Your task = Repeat precisely, and only, the lines between the line containing "if obj.type not" and the end of the listing below, both ends included.

— Begin Source excerpt —

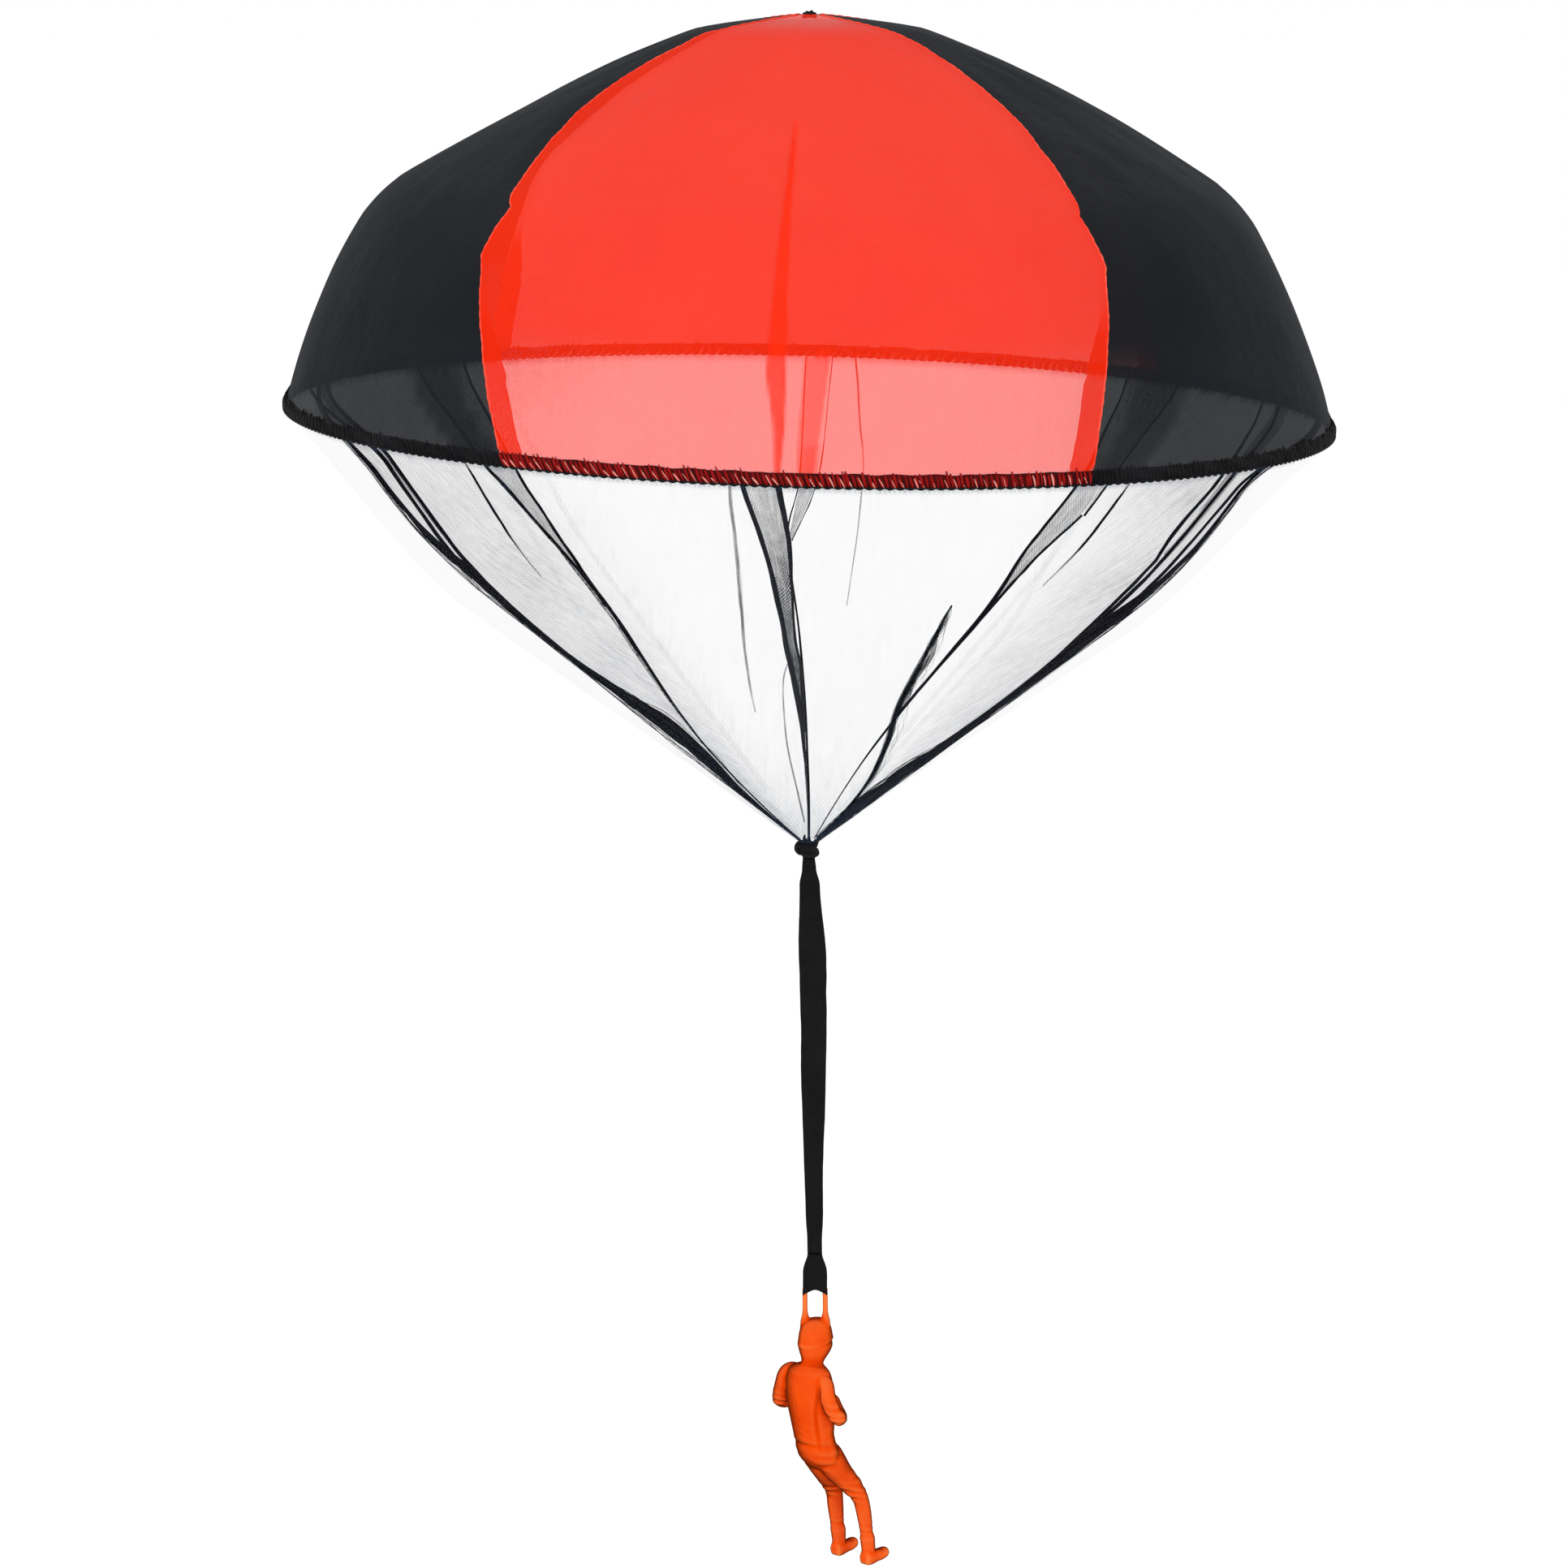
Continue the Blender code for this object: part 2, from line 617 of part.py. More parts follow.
def build_ply(name, front, stuff, pivot):
    """One ply of the doubled ribbon, from the knot to the neck, bowed a little away from the other."""
    side = -1 if front else 1
    rows = []
    for row in range(STRAP_ROWS + 1):
        share = row / STRAP_ROWS
        centre = STRAP_TOP.lerp(NECK_CENTRE, share)
        half = strap_width(share) / 2
        bow = PLY_OFFSET * math.sin(math.pi * share)
        line = []
        for place in ACROSS_SHARES:
            across = place * half * -side
            depth = side * (GAP / 2 + STRAP_CLOTH + bow * (1 - place * place))
            line.append(centre + Vector((across, depth, 0)))
        rows.append(line)
    sheet(name, rows, 0, STRAP_CLOTH, stuff, pivot)


def build_bight(stuff, pivot):
    """The bight of the ribbon: down in front, under the bar of the loop and up behind, wide above the bar."""
    inner = BAR_RADIUS + GAP
    throat = 2 * (LOOP_HALF_WIDTH - BAR_RADIUS - BIGHT_THROAT_CLEARANCE)
    fall = -GAP - LOOP_CENTRE.z - inner
    front = []
    for share in BIGHT_PLACE_SHARES:
        width = throat
        if share <= BIGHT_WIDEST_SHARE:
            width = blend(STRAP_NECK_WIDTH, BIGHT_WIDTH, ease(share / BIGHT_WIDEST_SHARE))
        bulge = BIGHT_BULGE * math.sin(math.pi * share) / 2
        depth = blend(STRAP_CLOTH + GAP / 2, inner, share) + bulge
        front.append((depth, -GAP - fall * share, width))
    under = []
    for step in range(BIGHT_UNDER_STEPS + 1):
        angle = math.pi * step / BIGHT_UNDER_STEPS
        under.append((inner * math.cos(angle), LOOP_CENTRE.z - inner * math.sin(angle), throat))
    path = [(-depth, height, width) for depth, height, width in front]
    path += [(-depth, height, width) for depth, height, width in under]
    path += [(depth, height, width) for depth, height, width in reversed(front)]
    rows = [[Vector((width / 2 * place, depth, height)) for place in ACROSS_SHARES] for depth, height, width in path]
    sheet("strap_bight", rows, -BIGHT_CLOTH, BIGHT_CLOTH, stuff, pivot)


def figure_place(forward, side, drop):
    """A place on the figure, measured from the middle of the loop's bar, from distances in its own frame."""
    angle = math.radians(FIGURE_TURN)
    ahead = Vector((math.cos(angle), math.sin(angle), 0))
    right = Vector((math.sin(angle), -math.cos(angle), 0))
    return Vector((FIGURE_SIDE, FIGURE_DEPTH, -LOOP_DROP - drop)) + ahead * forward + right * side


def figure_axes():
    """The figure's forward and right-hand directions."""
    origin = figure_place(0, 0, 0)
    ahead = (figure_place(FIGURE_HEIGHT, 0, 0) - origin).normalized()
    right = (figure_place(0, FIGURE_HEIGHT, 0) - origin).normalized()
    return ahead, right


def oval(centre, wide, deep, count):
    """A ring of points about a centre, on two half axes."""
    ring = []
    for index in range(count):
        angle = math.tau * index / count
        ring.append(centre + wide * math.cos(angle) + deep * math.sin(angle))
    return ring


def upright_rings(shares, count, tilt=0):
    """Level rings from stations of forward, drop, half width and half depth; tilt raises their fronts."""
    ahead, right = figure_axes()
    rings = []
    for forward, drop, wide, deep in shares:
        centre = figure_place(forward * FIGURE_HEIGHT, 0, drop * FIGURE_HEIGHT)
        lifted = ahead + Vector((0, 0, tilt * min(drop / shares[-1][1], 1)))
        rings.append(oval(centre, right * wide * FIGURE_HEIGHT, lifted * deep * FIGURE_HEIGHT, count))
    return rings


def limb_rings(shares, side, count):
    """Rings square to a limb's path, from stations with a share to the side as well."""
    right = figure_axes()[1]
    centres = []
    for forward, sideways, drop, wide, deep in shares:
        forward, sideways, drop = (share * FIGURE_HEIGHT for share in (forward, sideways, drop))
        centres.append(figure_place(forward, side * sideways, drop))
    rings = []
    across = right
    for index, (forward, sideways, drop, wide, deep) in enumerate(shares):
        before = centres[max(index - 1, 0)]
        after = centres[min(index + 1, len(centres) - 1)]
        along = (after - before).normalized()
        across = (across - along * across.dot(along)).normalized()
        front = along.cross(across)
        rings.append(oval(centres[index], across * wide * FIGURE_HEIGHT, front * deep * FIGURE_HEIGHT, count))
    return rings


def boot_rings(side):
    """Rings along a boot, from heel to toe, each flattened below to make the sole, toe up by its pitch."""
    ahead, right = figure_axes()
    pitch = math.radians(BOOT_PITCH)
    along = ahead * math.cos(pitch) + Vector((0, 0, math.sin(pitch)))
    up = right.cross(along)
    rings = []
    for forward, sideways, drop, wide, tall in BOOT_SHARES:
        heel = figure_place(BOOT_FORWARD_SHARE * FIGURE_HEIGHT, side * sideways * FIGURE_HEIGHT, drop * FIGURE_HEIGHT)
        centre = heel + along * forward * FIGURE_HEIGHT
        ring = []
        for index in range(LIMB_POINTS):
            angle = math.tau * index / LIMB_POINTS
            rise = max(math.sin(angle), SOLE_SHARE)
            ring.append(centre + right * wide * math.cos(angle) * FIGURE_HEIGHT + up * tall * rise * FIGURE_HEIGHT)
        rings.append(ring)
    return rings


def loop_rings():
    """Rings along the loop: up from the helmet, over as the bar, and down again."""
    path = [Vector((-LOOP_HALF_WIDTH, 0, -LOOP_DROP - LOOP_SINK)), Vector((-LOOP_HALF_WIDTH, 0, -LOOP_DROP / 2))]
    for step in range(LOOP_CORNER_STEPS + 1):
        angle = math.pi - math.pi / 2 * step / LOOP_CORNER_STEPS
        centre = Vector((-LOOP_HALF_WIDTH + LOOP_CORNER, 0, -LOOP_CORNER))
        path.append(centre + Vector((math.cos(angle), 0, math.sin(angle))) * LOOP_CORNER)
    path += [Vector((-point.x, 0, point.z)) for point in reversed(path)]
    # The legs lean to the middle of the helmet, which hangs a little off the bar
    drift = figure_place(HELMET_SHARES[0][0] * FIGURE_HEIGHT, 0, -LOOP_DROP)
    path = [point + drift * min(max(-point.z - LOOP_CORNER, 0) / LOOP_DROP, 1) for point in path]
    rings = []
    for index, point in enumerate(path):
        along = (path[min(index + 1, len(path) - 1)] - path[max(index - 1, 0)]).normalized()
        across = along.cross(Vector((0, 1, 0))).normalized()
        depth = across.cross(along)
        rings.append(oval(point, across * BAR_RADIUS, depth * BAR_RADIUS, LOOP_POINTS))
    return rings


def build_figure(stuff, pivot):
    """The moulded figure: its torso, joined by unions with its head, helmet, limbs, boots and loop."""
    figure = loft("figure", upright_rings(TORSO_SHARES, TORSO_POINTS), stuff, pivot)
    pieces = {
        "head_form": upright_rings(HEAD_SHARES, TORSO_POINTS),
        "face_form": upright_rings(FACE_SHARES, LIMB_POINTS),
        "helmet_form": upright_rings(HELMET_SHARES, TORSO_POINTS, HELMET_TILT_SHARE),
        "loop_form": loop_rings(),
    }
    for side, label in ((-1, "left"), (1, "right")):
        pieces[f"leg_form_{label}"] = limb_rings(LEG_SHARES, side, LIMB_POINTS)
        pieces[f"boot_form_{label}"] = boot_rings(side)
        pieces[f"arm_form_{label}"] = limb_rings(ARM_SHARES, side, LIMB_POINTS)
    for name, rings in pieces.items():
        form = loft(name, rings, stuff, pivot)
        form.hide_render = True
        form.display_type = "WIRE"
        join = figure.modifiers.new(name, "BOOLEAN")
        join.operation = "UNION"
        join.solver = "MANIFOLD"
        join.object = form


def main():
    """Builds every piece of the parachute."""
    for old in list(bpy.data.objects):
        bpy.data.objects.remove(old)
    red = material("red_cloth", (0.95, 0.05, 0.02), 0.75)
    black = material("black_cloth", (0.02, 0.02, 0.025), 0.8)
    thread = material("black_thread", (0.01, 0.01, 0.01), 0.85)
    net = material("black_net", (0.03, 0.03, 0.035), 0.8)
    ribbon = material("black_ribbon", (0.012, 0.012, 0.012), 0.55)
    plastic = material("orange_plastic", (0.95, 0.09, 0.01), 0.4)

    for gore in GORES:
        build_canopy(gore, red if gore in (FRONT_GORE, BACK_GORE) else black)
        build_hem(gore, thread)
        build_net(gore, net)
    for gore, next_gore in zip(GORES, (*GORES[1:], GORES[0])):
        build_net_seam(gore, next_gore, thread)
    build_seam(FRONT_GORE, "first", "left", red)
    build_seam(FRONT_GORE, "last", "right", red)
    build_seam(BACK_GORE, "first", "right", red)
    build_seam(BACK_GORE, "last", "left", red)
    build_apex_knot(thread)

    knot_pivot = add_pivot("knot_pivot", KNOT_CENTRE)
    twist_axis = add_pivot("twist_axis", NECK_CENTRE, knot_pivot)
    loop_pivot = add_pivot("loop_pivot", LOOP_CENTRE, twist_axis)
    build_knot(ribbon, knot_pivot)
    build_ply("strap_ply_front", True, ribbon, knot_pivot)
    build_ply("strap_ply_back", False, ribbon, knot_pivot)
    build_bight(ribbon, twist_axis)
    build_figure(plastic, loop_pivot)


main()
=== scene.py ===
"""Looks of a toy parachute: thin cloth, net, thread, ribbon and a moulded figure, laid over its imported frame.

Lengths are metres. The origin is the apex of the canopy, +Z is up, -Y is the front and +X the right. Azimuths are
degrees round +Z from the front, the right side being 90.
"""

import logging
import math
from dataclasses import dataclass
from enum import Enum
from typing import Callable, Optional, Sequence

import bmesh
import bpy
from bmesh.types import BMVert
from mathutils import Matrix, Vector, noise


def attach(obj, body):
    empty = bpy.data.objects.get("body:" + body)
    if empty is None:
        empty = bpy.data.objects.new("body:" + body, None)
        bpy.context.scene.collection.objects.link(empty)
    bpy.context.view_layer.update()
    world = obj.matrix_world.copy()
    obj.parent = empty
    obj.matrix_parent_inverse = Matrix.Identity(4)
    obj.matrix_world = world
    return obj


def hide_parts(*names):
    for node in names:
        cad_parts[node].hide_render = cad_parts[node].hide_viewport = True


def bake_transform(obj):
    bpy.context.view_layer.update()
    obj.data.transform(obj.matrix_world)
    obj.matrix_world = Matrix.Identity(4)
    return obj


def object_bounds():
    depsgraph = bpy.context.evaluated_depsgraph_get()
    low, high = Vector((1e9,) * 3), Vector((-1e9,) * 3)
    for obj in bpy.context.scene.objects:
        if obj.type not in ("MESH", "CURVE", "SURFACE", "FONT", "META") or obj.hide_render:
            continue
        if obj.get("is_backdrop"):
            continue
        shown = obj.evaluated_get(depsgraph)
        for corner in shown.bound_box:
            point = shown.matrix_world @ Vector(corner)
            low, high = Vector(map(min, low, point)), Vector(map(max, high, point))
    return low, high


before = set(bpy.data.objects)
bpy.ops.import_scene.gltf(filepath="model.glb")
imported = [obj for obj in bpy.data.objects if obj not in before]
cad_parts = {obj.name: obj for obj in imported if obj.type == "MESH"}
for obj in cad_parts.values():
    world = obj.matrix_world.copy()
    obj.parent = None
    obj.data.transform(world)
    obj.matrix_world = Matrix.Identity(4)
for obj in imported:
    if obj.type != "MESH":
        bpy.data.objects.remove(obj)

LOG = logging.getLogger("parachute")
THOUSAND = 1000
HUNDREDTHS = 100_000
Colour = tuple[float, float, float]
Place = tuple[float, float, float]
Table = tuple[tuple[float, ...], ...]
Socket = bpy.types.NodeSocket
Piece = bpy.types.Object


class Side(Enum):
    """The four gores of the canopy, and the net panels below them."""

    FRONT = "front"
    RIGHT = "right"
    BACK = "back"
    LEFT = "left"

    @property
    def red(self) -> bool:
        """Tells whether its gore is red."""
        return self in (Side.FRONT, Side.BACK)


class Slot(Enum):
    """The record's material slots."""

    RED = "red_cloth"
    BLACK = "black_cloth"
    THREAD = "black_thread"
    NET = "black_net"
    RIBBON = "black_ribbon"
    PLASTIC = "orange_plastic"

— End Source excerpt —

In response =
        if obj.type not in ("MESH", "CURVE", "SURFACE", "FONT", "META") or obj.hide_render:
            continue
        if obj.get("is_backdrop"):
            continue
        shown = obj.evaluated_get(depsgraph)
        for corner in shown.bound_box:
            point = shown.matrix_world @ Vector(corner)
            low, high = Vector(map(min, low, point)), Vector(map(max, high, point))
    return low, high


before = set(bpy.data.objects)
bpy.ops.import_scene.gltf(filepath="model.glb")
imported = [obj for obj in bpy.data.objects if obj not in before]
cad_parts = {obj.name: obj for obj in imported if obj.type == "MESH"}
for obj in cad_parts.values():
    world = obj.matrix_world.copy()
    obj.parent = None
    obj.data.transform(world)
    obj.matrix_world = Matrix.Identity(4)
for obj in imported:
    if obj.type != "MESH":
        bpy.data.objects.remove(obj)

LOG = logging.getLogger("parachute")
THOUSAND = 1000
HUNDREDTHS = 100_000
Colour = tuple[float, float, float]
Place = tuple[float, float, float]
Table = tuple[tuple[float, ...], ...]
Socket = bpy.types.NodeSocket
Piece = bpy.types.Object


class Side(Enum):
    """The four gores of the canopy, and the net panels below them."""

    FRONT = "front"
    RIGHT = "right"
    BACK = "back"
    LEFT = "left"

    @property
    def red(self) -> bool:
        """Tells whether its gore is red."""
        return self in (Side.FRONT, Side.BACK)


class Slot(Enum):
    """The record's material slots."""

    RED = "red_cloth"
    BLACK = "black_cloth"
    THREAD = "black_thread"
    NET = "black_net"
    RIBBON = "black_ribbon"
    PLASTIC = "orange_plastic"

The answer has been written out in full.